BEGIN

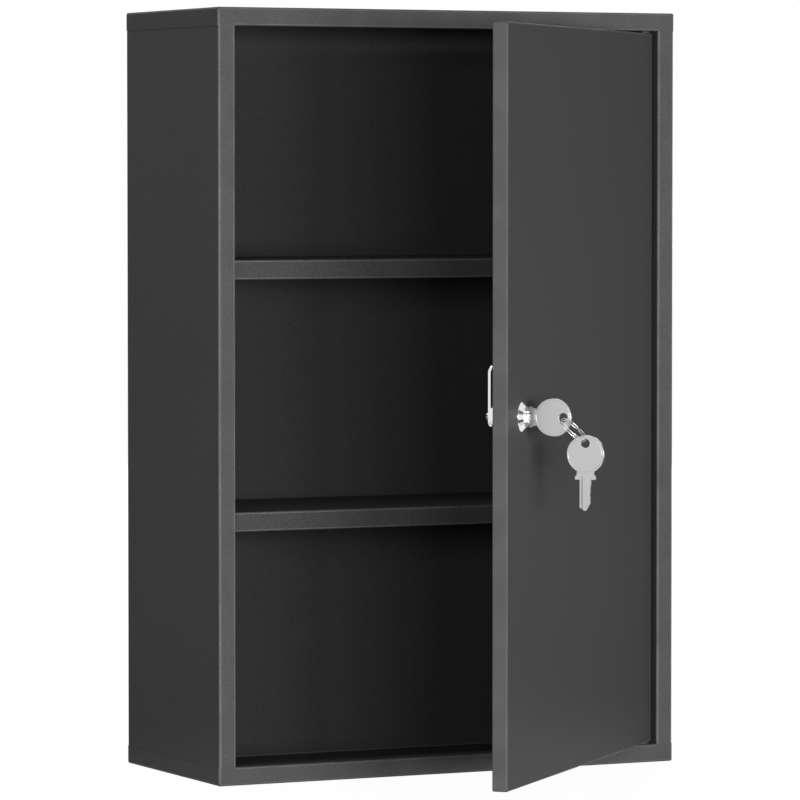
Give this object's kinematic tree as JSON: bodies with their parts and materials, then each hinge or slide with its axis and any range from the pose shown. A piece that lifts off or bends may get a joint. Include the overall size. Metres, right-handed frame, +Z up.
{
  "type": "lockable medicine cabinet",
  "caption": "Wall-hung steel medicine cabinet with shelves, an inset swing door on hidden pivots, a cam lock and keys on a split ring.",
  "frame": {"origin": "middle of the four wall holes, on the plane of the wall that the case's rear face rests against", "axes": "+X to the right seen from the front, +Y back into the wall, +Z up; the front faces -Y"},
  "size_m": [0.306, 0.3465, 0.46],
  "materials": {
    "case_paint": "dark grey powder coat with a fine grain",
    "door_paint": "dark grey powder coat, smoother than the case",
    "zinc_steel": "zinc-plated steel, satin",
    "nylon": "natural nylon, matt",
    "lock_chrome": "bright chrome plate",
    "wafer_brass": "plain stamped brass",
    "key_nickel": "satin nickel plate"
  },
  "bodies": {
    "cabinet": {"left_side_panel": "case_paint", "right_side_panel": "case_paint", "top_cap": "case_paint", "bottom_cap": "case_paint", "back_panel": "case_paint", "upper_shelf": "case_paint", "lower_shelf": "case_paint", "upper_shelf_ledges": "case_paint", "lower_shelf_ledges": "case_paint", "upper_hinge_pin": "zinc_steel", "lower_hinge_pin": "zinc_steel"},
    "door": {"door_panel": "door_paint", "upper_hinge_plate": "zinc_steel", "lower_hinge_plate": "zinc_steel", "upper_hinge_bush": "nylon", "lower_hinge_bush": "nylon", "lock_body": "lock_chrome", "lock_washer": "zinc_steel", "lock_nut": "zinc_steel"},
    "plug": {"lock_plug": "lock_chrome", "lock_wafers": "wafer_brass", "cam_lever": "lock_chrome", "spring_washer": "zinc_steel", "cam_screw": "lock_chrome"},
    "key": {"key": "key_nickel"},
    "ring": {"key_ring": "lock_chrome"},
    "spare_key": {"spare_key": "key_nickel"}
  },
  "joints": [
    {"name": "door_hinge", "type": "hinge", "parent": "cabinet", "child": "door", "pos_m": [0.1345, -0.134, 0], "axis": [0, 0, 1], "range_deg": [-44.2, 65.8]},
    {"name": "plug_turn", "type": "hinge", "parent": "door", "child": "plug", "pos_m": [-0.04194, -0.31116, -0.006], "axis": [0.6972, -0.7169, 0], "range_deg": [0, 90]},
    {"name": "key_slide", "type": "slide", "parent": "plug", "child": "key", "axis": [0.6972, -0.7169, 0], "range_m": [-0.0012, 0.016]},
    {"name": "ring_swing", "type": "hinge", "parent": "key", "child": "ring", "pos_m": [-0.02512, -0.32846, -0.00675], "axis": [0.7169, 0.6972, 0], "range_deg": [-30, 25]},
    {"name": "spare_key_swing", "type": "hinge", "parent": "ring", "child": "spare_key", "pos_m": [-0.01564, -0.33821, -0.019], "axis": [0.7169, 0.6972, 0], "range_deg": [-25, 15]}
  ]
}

END
BEGIN

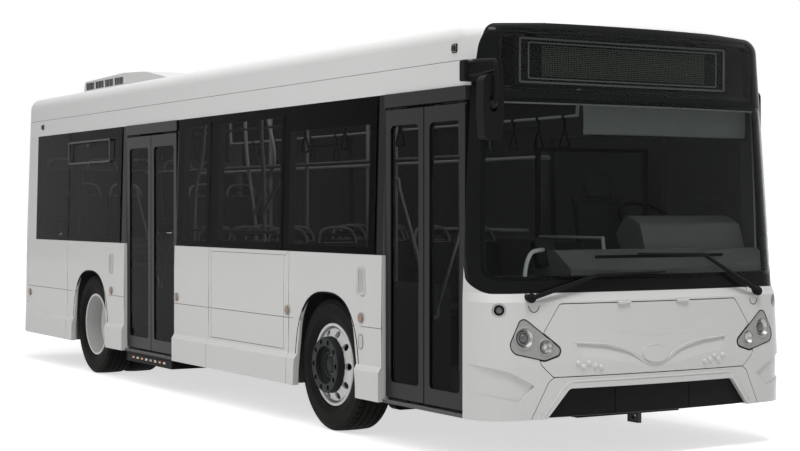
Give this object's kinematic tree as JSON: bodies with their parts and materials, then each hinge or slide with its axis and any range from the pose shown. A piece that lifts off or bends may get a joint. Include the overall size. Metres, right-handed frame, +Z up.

END
BEGIN

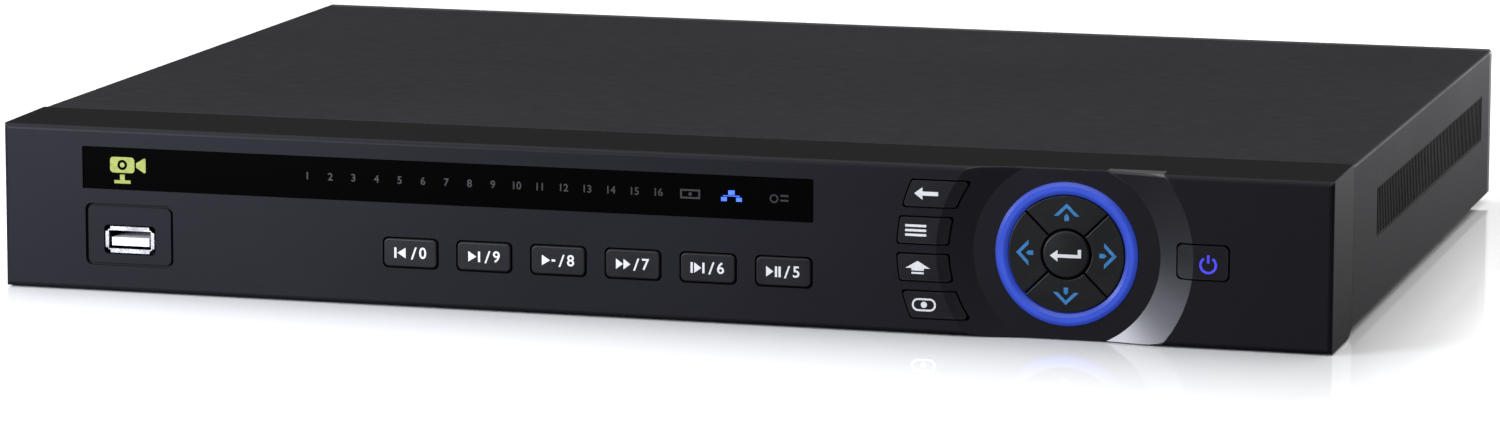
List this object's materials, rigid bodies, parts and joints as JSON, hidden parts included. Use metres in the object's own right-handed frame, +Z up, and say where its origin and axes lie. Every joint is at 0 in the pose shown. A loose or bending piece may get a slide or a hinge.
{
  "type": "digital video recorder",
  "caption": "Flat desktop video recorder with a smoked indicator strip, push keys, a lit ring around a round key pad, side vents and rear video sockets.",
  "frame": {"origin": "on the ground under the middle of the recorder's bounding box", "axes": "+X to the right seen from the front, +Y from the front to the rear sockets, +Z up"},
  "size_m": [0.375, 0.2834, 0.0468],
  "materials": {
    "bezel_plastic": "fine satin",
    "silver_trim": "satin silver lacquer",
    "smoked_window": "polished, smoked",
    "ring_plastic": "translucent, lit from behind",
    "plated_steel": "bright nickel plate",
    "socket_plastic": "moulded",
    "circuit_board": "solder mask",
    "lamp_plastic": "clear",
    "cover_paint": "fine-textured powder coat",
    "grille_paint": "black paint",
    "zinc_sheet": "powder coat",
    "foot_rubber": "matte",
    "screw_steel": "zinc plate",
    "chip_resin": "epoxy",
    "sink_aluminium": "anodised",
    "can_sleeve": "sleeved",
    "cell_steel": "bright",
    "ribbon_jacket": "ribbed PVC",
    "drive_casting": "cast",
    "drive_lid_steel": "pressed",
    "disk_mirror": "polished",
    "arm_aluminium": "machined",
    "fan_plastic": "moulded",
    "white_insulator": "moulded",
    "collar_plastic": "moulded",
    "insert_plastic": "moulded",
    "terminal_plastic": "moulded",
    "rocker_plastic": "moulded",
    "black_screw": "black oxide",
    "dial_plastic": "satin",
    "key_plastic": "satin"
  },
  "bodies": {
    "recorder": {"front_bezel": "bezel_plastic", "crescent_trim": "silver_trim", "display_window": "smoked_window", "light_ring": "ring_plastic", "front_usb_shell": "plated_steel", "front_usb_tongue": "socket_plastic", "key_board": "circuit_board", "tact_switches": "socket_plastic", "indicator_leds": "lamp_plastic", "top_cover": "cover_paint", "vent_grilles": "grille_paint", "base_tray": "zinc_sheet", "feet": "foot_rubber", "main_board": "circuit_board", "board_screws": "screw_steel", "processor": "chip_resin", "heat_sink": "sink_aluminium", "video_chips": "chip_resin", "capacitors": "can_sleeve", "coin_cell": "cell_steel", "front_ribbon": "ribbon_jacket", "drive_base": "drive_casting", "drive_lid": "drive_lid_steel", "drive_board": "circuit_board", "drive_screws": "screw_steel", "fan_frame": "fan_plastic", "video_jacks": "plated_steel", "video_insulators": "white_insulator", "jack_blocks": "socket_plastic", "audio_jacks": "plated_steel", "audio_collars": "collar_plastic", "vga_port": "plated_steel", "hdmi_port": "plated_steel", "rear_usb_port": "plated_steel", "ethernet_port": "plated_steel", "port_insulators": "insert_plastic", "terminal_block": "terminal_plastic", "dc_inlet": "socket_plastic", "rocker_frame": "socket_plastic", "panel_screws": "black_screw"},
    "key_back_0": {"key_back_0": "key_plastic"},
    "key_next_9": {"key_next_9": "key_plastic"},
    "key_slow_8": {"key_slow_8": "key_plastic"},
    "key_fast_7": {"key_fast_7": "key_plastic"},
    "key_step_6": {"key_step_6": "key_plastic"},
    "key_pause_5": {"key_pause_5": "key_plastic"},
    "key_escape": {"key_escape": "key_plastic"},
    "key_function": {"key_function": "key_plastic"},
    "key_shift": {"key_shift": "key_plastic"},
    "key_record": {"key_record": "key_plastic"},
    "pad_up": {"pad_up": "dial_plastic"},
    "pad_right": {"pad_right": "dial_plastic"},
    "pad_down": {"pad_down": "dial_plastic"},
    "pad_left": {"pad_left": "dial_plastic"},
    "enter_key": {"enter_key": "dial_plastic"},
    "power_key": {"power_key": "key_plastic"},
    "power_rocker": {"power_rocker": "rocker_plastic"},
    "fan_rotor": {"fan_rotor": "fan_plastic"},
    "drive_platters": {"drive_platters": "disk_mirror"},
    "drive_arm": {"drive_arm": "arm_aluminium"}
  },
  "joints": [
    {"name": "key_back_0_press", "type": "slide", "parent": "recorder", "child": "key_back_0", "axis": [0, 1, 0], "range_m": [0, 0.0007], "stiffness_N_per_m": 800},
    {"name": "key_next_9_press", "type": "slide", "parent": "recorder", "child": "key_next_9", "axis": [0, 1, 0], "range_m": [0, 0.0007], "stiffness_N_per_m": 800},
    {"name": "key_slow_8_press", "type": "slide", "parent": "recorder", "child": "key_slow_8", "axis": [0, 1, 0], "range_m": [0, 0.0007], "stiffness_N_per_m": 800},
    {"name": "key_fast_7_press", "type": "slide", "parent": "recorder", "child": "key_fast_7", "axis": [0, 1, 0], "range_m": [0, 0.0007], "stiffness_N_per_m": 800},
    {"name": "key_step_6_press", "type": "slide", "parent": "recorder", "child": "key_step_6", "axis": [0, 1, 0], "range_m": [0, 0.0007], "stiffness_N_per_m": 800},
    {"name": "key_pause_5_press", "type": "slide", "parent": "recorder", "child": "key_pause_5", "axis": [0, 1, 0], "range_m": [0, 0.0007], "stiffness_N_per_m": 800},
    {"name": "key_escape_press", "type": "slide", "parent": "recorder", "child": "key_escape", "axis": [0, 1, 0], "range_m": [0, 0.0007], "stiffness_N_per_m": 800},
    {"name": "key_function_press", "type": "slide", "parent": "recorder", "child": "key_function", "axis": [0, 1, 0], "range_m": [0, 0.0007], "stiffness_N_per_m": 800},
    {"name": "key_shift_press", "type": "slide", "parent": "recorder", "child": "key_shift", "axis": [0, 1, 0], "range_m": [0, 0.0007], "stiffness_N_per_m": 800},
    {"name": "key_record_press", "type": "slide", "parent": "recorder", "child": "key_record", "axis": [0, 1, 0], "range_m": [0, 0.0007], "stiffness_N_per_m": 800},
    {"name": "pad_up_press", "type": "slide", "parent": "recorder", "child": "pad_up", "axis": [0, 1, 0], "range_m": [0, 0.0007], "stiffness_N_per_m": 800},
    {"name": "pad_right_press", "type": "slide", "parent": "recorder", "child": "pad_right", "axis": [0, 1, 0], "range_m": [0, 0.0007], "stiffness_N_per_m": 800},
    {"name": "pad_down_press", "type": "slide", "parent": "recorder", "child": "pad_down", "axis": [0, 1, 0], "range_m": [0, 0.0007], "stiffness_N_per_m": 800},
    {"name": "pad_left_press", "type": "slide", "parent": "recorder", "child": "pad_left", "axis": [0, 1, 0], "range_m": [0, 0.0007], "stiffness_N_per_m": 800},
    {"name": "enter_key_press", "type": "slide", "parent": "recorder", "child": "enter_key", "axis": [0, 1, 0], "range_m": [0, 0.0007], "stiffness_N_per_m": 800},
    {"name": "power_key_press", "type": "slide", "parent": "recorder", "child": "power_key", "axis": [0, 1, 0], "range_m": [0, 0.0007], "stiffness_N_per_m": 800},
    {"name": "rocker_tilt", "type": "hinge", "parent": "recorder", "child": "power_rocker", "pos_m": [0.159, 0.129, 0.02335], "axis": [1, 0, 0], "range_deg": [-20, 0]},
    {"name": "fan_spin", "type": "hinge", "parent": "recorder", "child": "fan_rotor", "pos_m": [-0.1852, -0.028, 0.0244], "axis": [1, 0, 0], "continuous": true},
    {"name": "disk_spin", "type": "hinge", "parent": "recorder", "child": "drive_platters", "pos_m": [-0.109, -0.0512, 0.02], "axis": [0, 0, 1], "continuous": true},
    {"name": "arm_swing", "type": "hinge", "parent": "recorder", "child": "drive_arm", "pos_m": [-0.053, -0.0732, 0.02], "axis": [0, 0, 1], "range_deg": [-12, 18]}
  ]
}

END

What needs to be done>
Locate the word "with" in the records and collect each line it appears in.

Response>
Give this object's kinematic tree as JSON: bodies with their parts and materials, then each hinge or slide with its axis and any range from the pose shown. A piece that lifts off or bends may get a joint. Include the overall size. Metres, right-handed frame, +Z up.
  "caption": "Wall-hung steel medicine cabinet with shelves, an inset swing door on hidden pivots, a cam lock and keys on a split ring.",
    "case_paint": "dark grey powder coat with a fine grain",
Give this object's kinematic tree as JSON: bodies with their parts and materials, then each hinge or slide with its axis and any range from the pose shown. A piece that lifts off or bends may get a joint. Include the overall size. Metres, right-handed frame, +Z up.
  "caption": "Flat desktop video recorder with a smoked indicator strip, push keys, a lit ring around a round key pad, side vents and rear video sockets.",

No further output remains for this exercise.